** Start of EXTRACTED DATA **

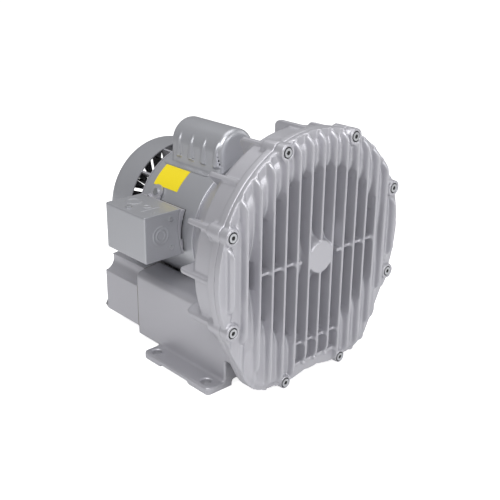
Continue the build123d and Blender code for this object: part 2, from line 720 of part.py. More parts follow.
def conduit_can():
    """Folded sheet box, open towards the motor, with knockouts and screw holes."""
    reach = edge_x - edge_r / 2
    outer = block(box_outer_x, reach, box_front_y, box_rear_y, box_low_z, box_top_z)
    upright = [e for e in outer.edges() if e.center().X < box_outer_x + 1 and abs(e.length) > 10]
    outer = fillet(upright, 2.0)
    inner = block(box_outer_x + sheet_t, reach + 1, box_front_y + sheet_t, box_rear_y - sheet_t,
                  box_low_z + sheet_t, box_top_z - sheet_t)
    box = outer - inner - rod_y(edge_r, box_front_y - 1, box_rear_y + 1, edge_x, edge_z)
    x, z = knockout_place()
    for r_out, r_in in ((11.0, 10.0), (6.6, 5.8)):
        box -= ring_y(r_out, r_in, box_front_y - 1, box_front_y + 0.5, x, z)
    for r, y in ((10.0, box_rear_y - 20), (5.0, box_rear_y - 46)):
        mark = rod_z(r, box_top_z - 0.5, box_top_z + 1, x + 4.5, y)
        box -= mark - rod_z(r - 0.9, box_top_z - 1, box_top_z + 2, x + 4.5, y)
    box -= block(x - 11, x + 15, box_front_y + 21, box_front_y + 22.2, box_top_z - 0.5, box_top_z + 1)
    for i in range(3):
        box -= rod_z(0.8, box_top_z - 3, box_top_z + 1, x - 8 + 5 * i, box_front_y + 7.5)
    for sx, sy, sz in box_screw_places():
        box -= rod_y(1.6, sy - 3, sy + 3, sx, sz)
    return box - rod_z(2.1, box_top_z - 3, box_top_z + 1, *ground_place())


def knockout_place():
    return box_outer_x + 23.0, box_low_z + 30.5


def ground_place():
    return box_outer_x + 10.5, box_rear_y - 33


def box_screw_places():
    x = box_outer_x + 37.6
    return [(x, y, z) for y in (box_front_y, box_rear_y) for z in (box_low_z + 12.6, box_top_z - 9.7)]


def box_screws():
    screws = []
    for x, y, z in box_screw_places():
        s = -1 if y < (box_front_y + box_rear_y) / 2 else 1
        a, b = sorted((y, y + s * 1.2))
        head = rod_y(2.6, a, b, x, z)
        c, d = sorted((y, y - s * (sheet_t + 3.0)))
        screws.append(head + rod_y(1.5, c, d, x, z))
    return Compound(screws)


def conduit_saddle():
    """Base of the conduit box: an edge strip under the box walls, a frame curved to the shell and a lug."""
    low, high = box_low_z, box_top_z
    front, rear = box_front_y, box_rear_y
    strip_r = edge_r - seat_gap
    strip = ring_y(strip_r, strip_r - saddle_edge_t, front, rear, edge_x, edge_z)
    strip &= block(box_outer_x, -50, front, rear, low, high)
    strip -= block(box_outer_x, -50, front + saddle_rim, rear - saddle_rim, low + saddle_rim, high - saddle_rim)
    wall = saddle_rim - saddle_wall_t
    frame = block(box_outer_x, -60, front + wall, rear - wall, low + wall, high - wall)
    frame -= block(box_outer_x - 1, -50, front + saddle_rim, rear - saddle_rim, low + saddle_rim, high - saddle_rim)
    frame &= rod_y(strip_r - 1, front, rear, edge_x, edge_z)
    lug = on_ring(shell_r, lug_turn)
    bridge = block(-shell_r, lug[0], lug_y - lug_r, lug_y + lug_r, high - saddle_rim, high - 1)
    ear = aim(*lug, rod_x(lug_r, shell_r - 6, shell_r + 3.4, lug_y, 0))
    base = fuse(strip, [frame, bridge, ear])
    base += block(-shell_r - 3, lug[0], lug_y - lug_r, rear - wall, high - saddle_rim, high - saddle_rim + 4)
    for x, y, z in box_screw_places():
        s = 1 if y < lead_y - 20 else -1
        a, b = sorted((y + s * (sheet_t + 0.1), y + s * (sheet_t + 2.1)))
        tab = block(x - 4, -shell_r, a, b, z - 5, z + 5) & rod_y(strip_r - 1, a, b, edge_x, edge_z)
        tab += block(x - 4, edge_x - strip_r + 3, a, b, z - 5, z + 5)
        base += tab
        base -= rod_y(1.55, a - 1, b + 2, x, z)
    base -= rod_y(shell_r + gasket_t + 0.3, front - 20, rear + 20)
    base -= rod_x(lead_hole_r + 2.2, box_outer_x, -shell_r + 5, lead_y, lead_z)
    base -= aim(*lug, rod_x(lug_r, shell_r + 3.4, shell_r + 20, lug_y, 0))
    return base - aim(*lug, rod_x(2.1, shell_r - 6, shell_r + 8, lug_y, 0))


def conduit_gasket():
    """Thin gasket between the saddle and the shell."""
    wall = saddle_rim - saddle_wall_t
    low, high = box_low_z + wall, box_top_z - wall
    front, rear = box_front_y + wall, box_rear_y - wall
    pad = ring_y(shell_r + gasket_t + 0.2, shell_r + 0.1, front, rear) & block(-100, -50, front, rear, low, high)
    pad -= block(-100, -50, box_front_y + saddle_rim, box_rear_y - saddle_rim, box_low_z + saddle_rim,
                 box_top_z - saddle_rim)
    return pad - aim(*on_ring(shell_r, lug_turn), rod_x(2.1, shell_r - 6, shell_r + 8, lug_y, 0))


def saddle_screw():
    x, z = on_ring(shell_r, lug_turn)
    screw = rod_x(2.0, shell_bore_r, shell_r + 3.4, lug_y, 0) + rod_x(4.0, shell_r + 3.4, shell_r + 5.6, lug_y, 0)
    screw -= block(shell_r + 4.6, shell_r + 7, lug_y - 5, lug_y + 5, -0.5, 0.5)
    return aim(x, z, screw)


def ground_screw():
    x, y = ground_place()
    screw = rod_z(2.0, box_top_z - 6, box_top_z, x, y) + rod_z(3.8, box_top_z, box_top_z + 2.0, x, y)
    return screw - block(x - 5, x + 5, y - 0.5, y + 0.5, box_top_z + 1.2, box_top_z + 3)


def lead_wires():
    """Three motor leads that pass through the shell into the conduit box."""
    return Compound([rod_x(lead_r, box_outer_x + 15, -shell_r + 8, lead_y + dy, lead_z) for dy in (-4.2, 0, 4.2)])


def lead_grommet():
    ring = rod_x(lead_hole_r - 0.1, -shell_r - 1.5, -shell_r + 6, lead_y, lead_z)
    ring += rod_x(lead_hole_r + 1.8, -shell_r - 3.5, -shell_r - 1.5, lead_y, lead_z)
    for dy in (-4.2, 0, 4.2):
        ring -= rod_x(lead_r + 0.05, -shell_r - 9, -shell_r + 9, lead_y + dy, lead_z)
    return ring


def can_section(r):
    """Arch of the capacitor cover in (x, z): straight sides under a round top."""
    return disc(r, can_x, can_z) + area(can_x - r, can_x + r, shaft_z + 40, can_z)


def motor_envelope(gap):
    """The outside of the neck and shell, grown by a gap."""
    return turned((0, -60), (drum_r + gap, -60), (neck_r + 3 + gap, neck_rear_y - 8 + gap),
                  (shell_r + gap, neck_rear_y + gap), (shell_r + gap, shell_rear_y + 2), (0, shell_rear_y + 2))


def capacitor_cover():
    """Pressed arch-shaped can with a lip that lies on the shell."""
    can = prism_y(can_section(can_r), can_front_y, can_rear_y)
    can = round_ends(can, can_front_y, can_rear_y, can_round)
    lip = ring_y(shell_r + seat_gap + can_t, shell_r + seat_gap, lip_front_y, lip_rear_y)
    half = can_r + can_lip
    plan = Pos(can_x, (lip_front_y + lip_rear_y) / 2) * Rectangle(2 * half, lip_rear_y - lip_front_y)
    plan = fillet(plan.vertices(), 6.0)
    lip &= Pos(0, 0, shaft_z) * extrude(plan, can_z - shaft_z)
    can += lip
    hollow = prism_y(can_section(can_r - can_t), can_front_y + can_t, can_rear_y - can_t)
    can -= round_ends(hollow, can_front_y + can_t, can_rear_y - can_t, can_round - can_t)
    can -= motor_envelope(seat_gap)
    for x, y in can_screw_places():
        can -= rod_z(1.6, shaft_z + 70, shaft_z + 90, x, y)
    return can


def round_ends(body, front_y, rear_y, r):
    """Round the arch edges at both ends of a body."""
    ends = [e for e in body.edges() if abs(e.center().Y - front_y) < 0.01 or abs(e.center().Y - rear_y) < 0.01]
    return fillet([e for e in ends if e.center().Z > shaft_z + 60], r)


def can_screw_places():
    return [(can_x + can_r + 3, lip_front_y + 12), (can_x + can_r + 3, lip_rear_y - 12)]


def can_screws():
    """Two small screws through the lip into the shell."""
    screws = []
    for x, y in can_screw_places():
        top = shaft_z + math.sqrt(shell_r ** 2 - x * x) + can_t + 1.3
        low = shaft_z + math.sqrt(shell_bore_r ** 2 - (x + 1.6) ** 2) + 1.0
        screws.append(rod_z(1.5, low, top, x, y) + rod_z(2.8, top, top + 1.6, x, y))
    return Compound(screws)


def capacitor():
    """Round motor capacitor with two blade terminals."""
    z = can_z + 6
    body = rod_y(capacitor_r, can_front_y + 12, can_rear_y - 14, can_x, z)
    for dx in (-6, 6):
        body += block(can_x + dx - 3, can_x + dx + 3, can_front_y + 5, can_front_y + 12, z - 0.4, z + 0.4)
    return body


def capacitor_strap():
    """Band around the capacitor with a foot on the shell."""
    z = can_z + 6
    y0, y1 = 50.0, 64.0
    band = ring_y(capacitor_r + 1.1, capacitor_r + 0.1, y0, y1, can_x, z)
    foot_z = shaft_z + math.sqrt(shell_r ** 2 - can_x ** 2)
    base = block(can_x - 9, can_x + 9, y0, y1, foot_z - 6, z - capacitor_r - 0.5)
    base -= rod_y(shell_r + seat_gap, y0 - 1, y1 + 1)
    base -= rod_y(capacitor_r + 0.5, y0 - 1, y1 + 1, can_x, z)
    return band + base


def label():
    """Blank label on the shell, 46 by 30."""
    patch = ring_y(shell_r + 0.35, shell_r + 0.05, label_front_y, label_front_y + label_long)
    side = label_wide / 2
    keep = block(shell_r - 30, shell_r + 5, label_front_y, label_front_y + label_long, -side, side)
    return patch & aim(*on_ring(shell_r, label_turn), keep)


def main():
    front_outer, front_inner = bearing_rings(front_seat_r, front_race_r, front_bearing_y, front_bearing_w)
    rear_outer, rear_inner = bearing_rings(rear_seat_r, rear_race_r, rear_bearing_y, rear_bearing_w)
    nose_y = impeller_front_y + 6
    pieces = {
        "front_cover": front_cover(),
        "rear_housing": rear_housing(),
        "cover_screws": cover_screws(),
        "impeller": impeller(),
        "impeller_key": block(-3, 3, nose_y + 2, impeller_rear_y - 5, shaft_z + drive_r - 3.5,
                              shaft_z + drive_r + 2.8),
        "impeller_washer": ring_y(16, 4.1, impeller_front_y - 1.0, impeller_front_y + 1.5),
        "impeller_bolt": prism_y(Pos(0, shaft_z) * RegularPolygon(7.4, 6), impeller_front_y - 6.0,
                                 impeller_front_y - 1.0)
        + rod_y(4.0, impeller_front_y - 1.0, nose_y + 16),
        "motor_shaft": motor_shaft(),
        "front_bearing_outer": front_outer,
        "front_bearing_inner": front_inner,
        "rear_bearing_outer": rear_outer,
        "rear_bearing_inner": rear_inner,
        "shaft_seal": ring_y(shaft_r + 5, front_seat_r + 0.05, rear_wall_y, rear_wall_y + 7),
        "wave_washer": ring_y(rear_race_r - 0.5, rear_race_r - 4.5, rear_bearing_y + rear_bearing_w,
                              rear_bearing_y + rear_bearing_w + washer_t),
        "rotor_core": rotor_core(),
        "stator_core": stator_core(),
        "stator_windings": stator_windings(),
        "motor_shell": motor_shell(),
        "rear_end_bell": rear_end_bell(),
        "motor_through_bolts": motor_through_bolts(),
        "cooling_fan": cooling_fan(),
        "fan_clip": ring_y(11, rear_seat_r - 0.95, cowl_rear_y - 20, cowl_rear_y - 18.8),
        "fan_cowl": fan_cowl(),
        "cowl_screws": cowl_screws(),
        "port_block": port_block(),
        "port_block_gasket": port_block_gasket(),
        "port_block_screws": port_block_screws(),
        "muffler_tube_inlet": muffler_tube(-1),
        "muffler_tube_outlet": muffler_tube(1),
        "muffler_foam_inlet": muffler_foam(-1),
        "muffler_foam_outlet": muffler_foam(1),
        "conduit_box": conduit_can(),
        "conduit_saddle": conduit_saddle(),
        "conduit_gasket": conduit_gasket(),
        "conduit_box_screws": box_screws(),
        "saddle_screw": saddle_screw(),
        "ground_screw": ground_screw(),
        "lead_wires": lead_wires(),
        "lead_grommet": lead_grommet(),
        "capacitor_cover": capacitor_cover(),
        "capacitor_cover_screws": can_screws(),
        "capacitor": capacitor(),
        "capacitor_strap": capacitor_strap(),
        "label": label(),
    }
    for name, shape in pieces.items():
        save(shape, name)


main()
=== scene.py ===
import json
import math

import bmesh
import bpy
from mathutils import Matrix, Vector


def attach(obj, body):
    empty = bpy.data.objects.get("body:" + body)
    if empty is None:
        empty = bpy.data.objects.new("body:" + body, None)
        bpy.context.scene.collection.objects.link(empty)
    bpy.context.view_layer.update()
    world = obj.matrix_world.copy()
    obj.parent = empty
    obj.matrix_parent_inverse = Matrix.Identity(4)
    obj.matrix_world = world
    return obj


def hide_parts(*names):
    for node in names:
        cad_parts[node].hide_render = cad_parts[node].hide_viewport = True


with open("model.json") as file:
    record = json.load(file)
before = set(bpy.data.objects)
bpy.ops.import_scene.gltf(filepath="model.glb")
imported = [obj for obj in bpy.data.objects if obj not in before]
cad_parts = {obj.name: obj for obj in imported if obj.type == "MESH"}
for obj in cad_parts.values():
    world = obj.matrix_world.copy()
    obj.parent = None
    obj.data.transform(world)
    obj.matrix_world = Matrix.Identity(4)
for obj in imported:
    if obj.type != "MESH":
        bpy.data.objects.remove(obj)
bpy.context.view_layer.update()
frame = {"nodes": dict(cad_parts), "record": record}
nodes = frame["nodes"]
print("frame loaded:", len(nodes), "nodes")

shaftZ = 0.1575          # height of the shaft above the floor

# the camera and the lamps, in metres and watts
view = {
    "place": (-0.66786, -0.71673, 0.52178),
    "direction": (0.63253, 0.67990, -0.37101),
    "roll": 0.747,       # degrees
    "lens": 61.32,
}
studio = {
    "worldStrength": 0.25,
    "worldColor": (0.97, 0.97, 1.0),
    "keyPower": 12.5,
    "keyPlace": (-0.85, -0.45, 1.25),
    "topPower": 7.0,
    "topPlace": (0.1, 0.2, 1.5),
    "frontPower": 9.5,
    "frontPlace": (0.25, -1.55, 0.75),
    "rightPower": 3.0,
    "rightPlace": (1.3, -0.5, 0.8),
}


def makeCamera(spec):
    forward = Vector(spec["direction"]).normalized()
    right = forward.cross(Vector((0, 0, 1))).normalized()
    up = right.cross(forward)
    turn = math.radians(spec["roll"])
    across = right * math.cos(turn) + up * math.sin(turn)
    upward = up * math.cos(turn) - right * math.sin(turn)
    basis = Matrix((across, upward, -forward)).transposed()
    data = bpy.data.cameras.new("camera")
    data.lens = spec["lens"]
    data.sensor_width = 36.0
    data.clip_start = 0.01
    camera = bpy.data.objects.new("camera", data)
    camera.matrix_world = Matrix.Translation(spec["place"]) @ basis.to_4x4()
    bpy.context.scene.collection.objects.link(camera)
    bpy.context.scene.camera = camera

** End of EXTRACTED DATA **
** Start of EXTRACTED DATA **

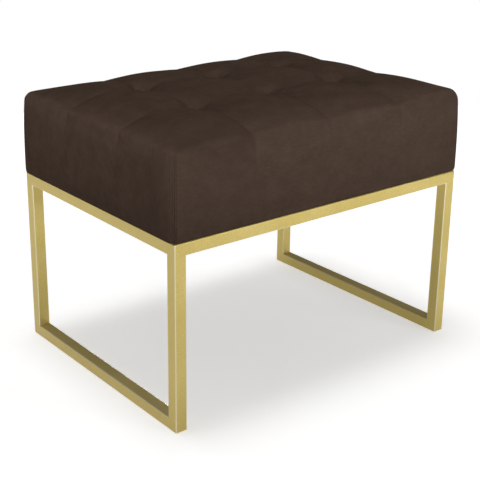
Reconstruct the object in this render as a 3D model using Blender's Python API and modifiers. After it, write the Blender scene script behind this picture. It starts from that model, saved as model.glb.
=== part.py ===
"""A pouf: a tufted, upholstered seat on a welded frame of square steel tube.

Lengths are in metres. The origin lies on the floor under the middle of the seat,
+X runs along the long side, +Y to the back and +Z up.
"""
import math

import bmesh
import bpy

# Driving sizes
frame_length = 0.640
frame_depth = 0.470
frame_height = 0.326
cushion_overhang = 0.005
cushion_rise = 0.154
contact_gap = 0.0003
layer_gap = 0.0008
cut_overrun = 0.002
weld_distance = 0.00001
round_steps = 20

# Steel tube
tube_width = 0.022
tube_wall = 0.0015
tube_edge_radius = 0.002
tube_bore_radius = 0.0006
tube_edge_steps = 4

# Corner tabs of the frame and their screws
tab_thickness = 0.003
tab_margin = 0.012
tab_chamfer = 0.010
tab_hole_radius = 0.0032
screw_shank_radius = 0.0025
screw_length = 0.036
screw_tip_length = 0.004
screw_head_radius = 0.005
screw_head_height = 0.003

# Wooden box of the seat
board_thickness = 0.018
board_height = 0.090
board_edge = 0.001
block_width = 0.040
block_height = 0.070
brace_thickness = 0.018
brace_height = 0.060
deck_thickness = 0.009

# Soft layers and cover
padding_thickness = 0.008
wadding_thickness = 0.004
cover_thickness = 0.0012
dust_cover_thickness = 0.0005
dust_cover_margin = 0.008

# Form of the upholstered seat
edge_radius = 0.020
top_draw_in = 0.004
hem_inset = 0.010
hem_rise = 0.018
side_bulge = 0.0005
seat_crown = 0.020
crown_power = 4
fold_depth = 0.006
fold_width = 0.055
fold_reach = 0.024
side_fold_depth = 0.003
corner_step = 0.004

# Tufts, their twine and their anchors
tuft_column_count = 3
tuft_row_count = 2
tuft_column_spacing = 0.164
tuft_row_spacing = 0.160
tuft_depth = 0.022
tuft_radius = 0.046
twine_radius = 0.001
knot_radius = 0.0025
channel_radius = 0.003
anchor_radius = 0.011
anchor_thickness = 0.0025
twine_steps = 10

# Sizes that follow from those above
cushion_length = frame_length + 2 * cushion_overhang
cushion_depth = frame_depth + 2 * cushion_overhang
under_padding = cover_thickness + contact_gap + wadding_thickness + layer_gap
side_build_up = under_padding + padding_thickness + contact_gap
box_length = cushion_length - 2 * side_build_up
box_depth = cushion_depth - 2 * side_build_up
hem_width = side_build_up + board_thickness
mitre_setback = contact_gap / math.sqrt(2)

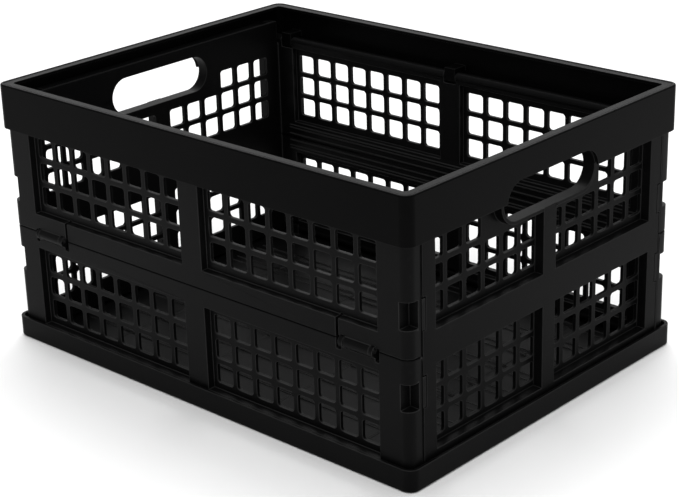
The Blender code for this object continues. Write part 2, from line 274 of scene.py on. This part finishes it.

** End of EXTRACTED DATA **

◆ INSTRUCTION ◆
Reproduce exactly the lines from the line with "Reconstruct the object" to the line with "corner_step = 0.004", both end lines included.

◆ THE RESULT ◆
Reconstruct the object in this render as a 3D model using Blender's Python API and modifiers. After it, write the Blender scene script behind this picture. It starts from that model, saved as model.glb.
=== part.py ===
"""A pouf: a tufted, upholstered seat on a welded frame of square steel tube.

Lengths are in metres. The origin lies on the floor under the middle of the seat,
+X runs along the long side, +Y to the back and +Z up.
"""
import math

import bmesh
import bpy

# Driving sizes
frame_length = 0.640
frame_depth = 0.470
frame_height = 0.326
cushion_overhang = 0.005
cushion_rise = 0.154
contact_gap = 0.0003
layer_gap = 0.0008
cut_overrun = 0.002
weld_distance = 0.00001
round_steps = 20

# Steel tube
tube_width = 0.022
tube_wall = 0.0015
tube_edge_radius = 0.002
tube_bore_radius = 0.0006
tube_edge_steps = 4

# Corner tabs of the frame and their screws
tab_thickness = 0.003
tab_margin = 0.012
tab_chamfer = 0.010
tab_hole_radius = 0.0032
screw_shank_radius = 0.0025
screw_length = 0.036
screw_tip_length = 0.004
screw_head_radius = 0.005
screw_head_height = 0.003

# Wooden box of the seat
board_thickness = 0.018
board_height = 0.090
board_edge = 0.001
block_width = 0.040
block_height = 0.070
brace_thickness = 0.018
brace_height = 0.060
deck_thickness = 0.009

# Soft layers and cover
padding_thickness = 0.008
wadding_thickness = 0.004
cover_thickness = 0.0012
dust_cover_thickness = 0.0005
dust_cover_margin = 0.008

# Form of the upholstered seat
edge_radius = 0.020
top_draw_in = 0.004
hem_inset = 0.010
hem_rise = 0.018
side_bulge = 0.0005
seat_crown = 0.020
crown_power = 4
fold_depth = 0.006
fold_width = 0.055
fold_reach = 0.024
side_fold_depth = 0.003
corner_step = 0.004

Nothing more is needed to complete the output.